Les institutions chargées de coordonner tous les aspects de la sécurité alimentaire et de la nutrition devraient s’occuper également de la conservation des ressources phytogénétiques. Ces dernières ne sont pas les seules requises pour assurer les moyens d’existence des agriculteurs. L’accès aux terres, le crédit, la technologie et l’éducation sont d’autres éléments que des politiques, des lois et des cadres institutionnels cohérents devraient faciliter. Des programmes de distribution de semences, par exemple, devraient faire partie d’une stratégie globale de sécurité alimentaire et de nutrition. Les programmes visant à augmenter la production alimentaire devraient aller de pair avec ceux visant à améliorer l’accès à l’alimentation. Des politiques contradictoires peuvent conduire à des situations étranges où, dans un pays produisant des quantités importantes de cultures vivrières nutritives, un pourcentage élevé de malnutrition règne dans la région où les niveaux de production sont les plus élevés. Les agriculteurs locaux pourront y produire en grande quantité des cultures vivrières nutritives dérivées de ressources phytogénétiques locales, exportées vers les marchés internationaux où les prix et les avantages économiques sont supérieurs. Dans ce cas, les populations locales risquent de ne pas profiter de leurs propres ressources parce qu’elles n’ont pas les moyens d’acheter ces produits sur les marchés locaux. Ce type de situations bafoue gravement le droit à l’alimentation des populations locales.

L’absence de conservation n’impacte pas uniquement la disponibilité et l’accessibilité de la nourriture. Elle sape également la dimension culturelle du droit à l’alimentation qui vise à protéger les traditions de consommation alimentaire des populations. Au-delà de raisons culturelles, les connaissances traditionnelles constituent un véhicule majeur de protection de la biodiversité. Les faits indiquent que des plantes vivrières continuent à disparaître. La FAO estime que 75 % de la diversité des cultures ont disparu entre 1900 et 2000, soit une perte de plus des trois-quarts des cultures vivrières connues au cours du siècle passé. Le rapport sur l’État des ressources phytogénétiques mondiales pour l’alimentation et l’agriculture de 2010 prédit que jusqu’à 22 % des espèces sauvages de cultures vivrières importantes telles que l’arachide, la pomme de terre et les haricots disparaîtront d’ici 2055 en raison du changement climatique.
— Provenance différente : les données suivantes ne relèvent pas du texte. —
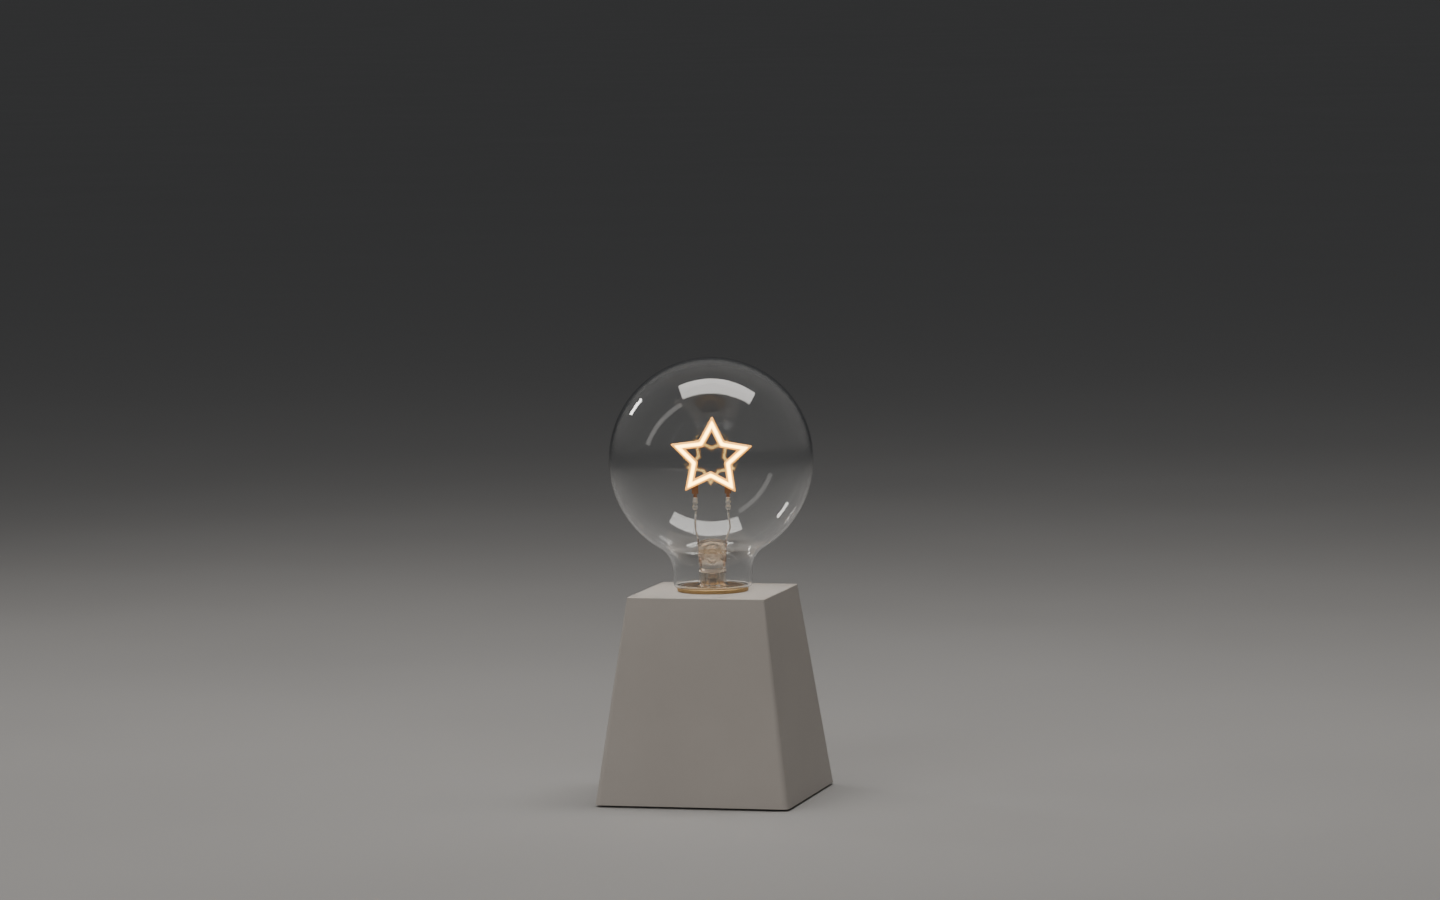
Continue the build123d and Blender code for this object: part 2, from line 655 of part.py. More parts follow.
def make_lead_wires():
    """From the cap up past the exhaust tube and through the pinch, then out to the crimps."""
    from_resistor = [(LEAD_X, 85)]
    from_cap = [(CAP_INNER_R - 0.1, 87), (6.5, 87), (LEAD_X, 93)]
    leads = []
    for side, belly_x, start in ((-1, 7.7, from_resistor), (1, 8.4, from_cap)):
        inside = start + [(LEAD_X, STEM_TOP_Z + 1.5), (6.2, PINCH_Z)]
        points = [(side * x, 0, z) for x, z in inside]
        points += [(side * 6.6, -0.3, PINCH_TOP_Z + 0.2), (side * belly_x, -3.2, 125.5),
                   (side * TAB_X, STAR_Y, 132), (side * TAB_X, STAR_Y, CRIMP_BOTTOM_Z + 3)]
        leads.append(wire(points, LEAD_R, 1.5))
    return leads


# ---------------------------------------------------------------- bulb: cap
def make_cap_collar():
    collar = pipe(COLLAR_R, COLLAR_BORE_R, COLLAR_Z, GLASS_BOTTOM_Z)
    rim = collar.edges().filter_by(GeomType.CIRCLE).group_by(SortBy.RADIUS)[-1]
    return fillet(rim, 0.4)


def make_cap_shell():
    """Plain sleeve over the thread, with a shoulder under the collar and a rolled-in end."""
    return turned([(CAP_R, COLLAR_Z), (CAP_R, CAP_BOTTOM_Z + 3), (9.6, CAP_BOTTOM_Z), (9.2, CAP_BOTTOM_Z),
                   (9.2, CAP_BOTTOM_Z + 1), (CAP_INNER_R, CAP_BOTTOM_Z + 3.5), (CAP_INNER_R, COLLAR_Z)])


def make_cap_insulator():
    return turned([(1.6, CAP_BOTTOM_Z + 1.5), (8.9, CAP_BOTTOM_Z + 1.5), (8.9, CAP_BOTTOM_Z - 0.2),
                   (6.0, CAP_BOTTOM_Z - 2.5), (1.6, CAP_BOTTOM_Z - 2.5)])


def make_cap_contact():
    low = CAP_BOTTOM_Z - 3.7
    face = rod(4.8, low, CAP_BOTTOM_Z - 2.5)
    face = fillet(face.edges().group_by(Axis.Z)[0], 0.8)
    return face + rod(1.5, CAP_BOTTOM_Z - 2.5, CAP_BOTTOM_Z - 1.0)


def make_cap_resistor():
    return fillet(rod(1.3, 78, 85, -LEAD_X).edges(), 0.4)


def make_contact_wire():
    return wire([(-LEAD_X, 0, 78), (-LEAD_X, 0, 75.6), (0, 0, 73.6), (0, 0, CAP_BOTTOM_Z - 0.9)], LEAD_R, 0.8)


# ---------------------------------------------------------------- write the nodes
def nodes():
    """Every separate piece, by node name. A list is a group of separate solids."""
    made = {
        "base_shell": make_base_shell(),
        "bottom_plate": make_bottom_plate(),
        "plate_screws": make_plate_screws(),
        "feet": make_feet(),
        "battery_tray": make_battery_tray(),
        "tray_screws": make_tray_screws(),
        "battery_door": make_battery_door(),
        "battery_springs": make_battery_springs(),
        "battery_contacts": make_battery_contacts(),
        "battery_wires": make_battery_wires(),
        "circuit_board": make_circuit_board(),
        "board_screws": make_board_screws(),
        "board_connectors": make_board_connectors(),
        "timer_chip": make_timer_chip(),
        "capacitor": make_capacitor(),
        "resistors": make_resistors(),
        "switch_body": make_switch_body(),
        "switch_pins": make_switch_pins(),
        "switch_knob": make_switch_knob(),
        "switch_wires": make_switch_wires(),
        "lampholder_body": make_lampholder_body(),
        "lampholder_sleeve": make_lampholder_sleeve(),
        "lampholder_contact": make_lampholder_contact(),
        "lampholder_terminals": make_lampholder_terminals(),
        "lampholder_screws": make_lampholder_screws(),
        "holder_wires": make_holder_wires(),
        "cap_insulator": make_cap_insulator(),
        "cap_contact": make_cap_contact(),
        "cap_shell": make_cap_shell(),
        "cap_collar": make_cap_collar(),
        "bulb_glass": make_bulb_glass(),
    }
    for i, (x, end) in enumerate(cell_places(), start=1):
        made[f"battery_{i}"] = make_battery(x, end)
    turn = Rot(0, 0, BULB_TURN)
    for name, solids in bulb_internals().items():
        made[name] = [turn * solid for solid in solids]
    return made


def bulb_internals():
    """The pieces that face the way the bulb's star faces, before they are turned with it."""
    return {
        "stem_glass": [make_stem_glass()],
        "exhaust_tube": [make_exhaust_tube()],
        "lead_wires": make_lead_wires(),
        "lead_crimps": make_lead_crimps(),
        "star_substrate": [make_star_substrate()],
        "star_filament": make_star_filament(),
        "cap_resistor": [make_cap_resistor()],
        "contact_wire": [make_contact_wire()],
    }


os.makedirs("parts", exist_ok=True)
for name, made in nodes().items():
    solids = made if isinstance(made, list) else [made]
    shape = Compound(children=solids) if len(solids) > 1 else solids[0]
    export_step(shape, f"parts/{name}.step")
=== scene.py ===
"""Looks for the cordless star-filament lamp: blown glass, lit filament, screw threads, coatings."""

import json
from math import atan2, copysign, cos, degrees, exp, floor, hypot, pi, radians, sin, sqrt

import bmesh
import bpy
from mathutils import Matrix, Vector


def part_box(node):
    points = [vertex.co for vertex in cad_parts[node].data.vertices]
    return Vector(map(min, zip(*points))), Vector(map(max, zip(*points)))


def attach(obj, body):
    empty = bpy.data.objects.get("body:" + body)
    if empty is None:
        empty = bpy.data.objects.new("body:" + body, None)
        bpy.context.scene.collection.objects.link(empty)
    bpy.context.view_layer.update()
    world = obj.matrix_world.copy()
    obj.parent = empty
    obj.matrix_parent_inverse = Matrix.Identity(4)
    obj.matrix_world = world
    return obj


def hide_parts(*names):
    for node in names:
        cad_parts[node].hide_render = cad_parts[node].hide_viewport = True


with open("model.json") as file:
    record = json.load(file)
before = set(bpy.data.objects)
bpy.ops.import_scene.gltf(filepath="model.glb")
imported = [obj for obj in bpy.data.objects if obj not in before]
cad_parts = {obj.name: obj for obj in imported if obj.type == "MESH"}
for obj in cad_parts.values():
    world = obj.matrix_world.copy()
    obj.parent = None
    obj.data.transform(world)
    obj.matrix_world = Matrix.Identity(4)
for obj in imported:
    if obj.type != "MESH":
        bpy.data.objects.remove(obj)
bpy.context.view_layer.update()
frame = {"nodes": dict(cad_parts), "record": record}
MM = 0.001
nodes = frame["nodes"]


# ---------------------------------------------------------------- meshes
def add_object(name, data):
    obj = bpy.data.objects.new(name, data)
    bpy.context.collection.objects.link(obj)
    return obj


def add_mesh(name, verts, faces, smooth=True, uvs=None):
    """A mesh object from vertices in metres."""
    mesh = bpy.data.meshes.new(name)
    mesh.from_pydata([tuple(v) for v in verts], [], faces)
    if uvs:
        layer = mesh.uv_layers.new(name="UVMap")
        for loop in mesh.loops:
            layer.data[loop.index].uv = uvs[loop.vertex_index]
    mesh.polygons.foreach_set("use_smooth", [smooth] * len(mesh.polygons))
    mesh.validate()
    return add_object(name, mesh)


def arc(centre, radius, start, end, steps):
    """Points (r, z) on an arc, angles in degrees, both ends included."""
    angles = [radians(start + (end - start) * i / steps) for i in range(steps + 1)]
    return [(centre[0] + radius * cos(a), centre[1] + radius * sin(a)) for a in angles]


def run(start, end, steps):
    """Points from start to end, both included."""
    return [tuple(a + (b - a) * i / steps for a, b in zip(start, end)) for i in range(steps + 1)]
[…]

La protection de la biodiversité et son accessibilité constituent un rempart essentiel contre la dépendance sur un nombre réduit de cultures. Que ce soit du point de vue économique ou sanitaire, les populations vulnérables risquent de voir augmenter leur dépendance à une plus grande échelle. Dans certaines régions du monde, les droits de propriété intellectuelle sur les ressources dont se réclament des sociétés privées sont en train d’éroder de manière dramatique les droits des communautés locales. Au-delà des dégâts économiques, cette situation instaure une forte dépendance sur des capacités et des connaissances techniques nécessitant des dépenses supplémentaires pour les pays en développement.

L’augmentation du nombre des banques de gènes dans le monde envoie un signal positif en termes de conservation mais n’assure pas un accès équitable à tous les pays et toutes les populations de la planète. Sachant que 12 pays préservent 45 % des ressources totales conservées dans des banques de gènes, la concentration accrue de la diversité génétique collectée et préservée dans un petit nombre de pays et de centres de recherche met en évidence l’importance de mécanismes facilitant l’accès.

Au niveau national, des politiques et des cadres juridiques devraient mettre en place des dispositifs de suivi de leurs effets dans le souci de protéger l’accès durable aux ressources phytogénétiques. L’instauration d’indicateurs et de normes de référence clairs pour évaluer leurs impacts sur la sécurité alimentaire et la nutrition permettrait à ces politiques d’adopter des approches des initiatives de lutte contre la faim et la malnutrition fondées sur les droits de l’homme. Par ailleurs, l’existence de dispositifs de recours et d’accès à la justice est essentielle pour garantir la redevabilité des acteurs privés et des institutions publiques participant à la conservation et à l’utilisation des ressources phytogénétiques pour l’alimentation et l’agriculture.


[1] Pour une interprétation complète du droit à l’alimentation, voir l’Observation Générale 12 du Comité des droits économiques, sociaux et culturels ainsi que la définition couramment utilisée par le Rapporteur spécial sur le droit à l’alimentation sur le site www.srfood.org.

[2] Directives volontaires à l’appui de la concrétisation progressive du droit à une alimentation adéquate dans le contexte de la sécurité alimentaire nationale, adoptés par la FAO.

  • La mise en œuvre du Traité international sur les ressources phytogénétiques pour l’alimentation et l’agriculture (TIRPAA), adopté par la Conférence de la FAO de 2001 et entré en vigueur en 2004, devrait aller de pair avec celle du Pacte international relatif aux droits économiques, sociaux et culturels (PIDESC) qui reconnaît l’obligation des États à protéger, respecter et réaliser le droit à l’alimentation. La protection de la biodiversité et des droits des agriculteurs constitue un point commun à ces deux textes ratifiés par plusieurs États membres.
  • La mise en œuvre pratique de ces textes peut s’inspirer des Directives sur le droit à l’alimentation, un texte non contraignant fournissant un cadre d’action et des recommandations générales sur les réponses en matière de sécurité alimentaire faisant appel à des approches fondées sur les droits de l’homme. La directive 8.12 s’intéresse plus particulièrement aux ressources génétiques pour l’alimentation et l’agriculture.
  • La conservation et l’utilisation durable des ressources phytogénétiques jouent un rôle essentiel dans la réalisation progressive du droit à l'alimentation.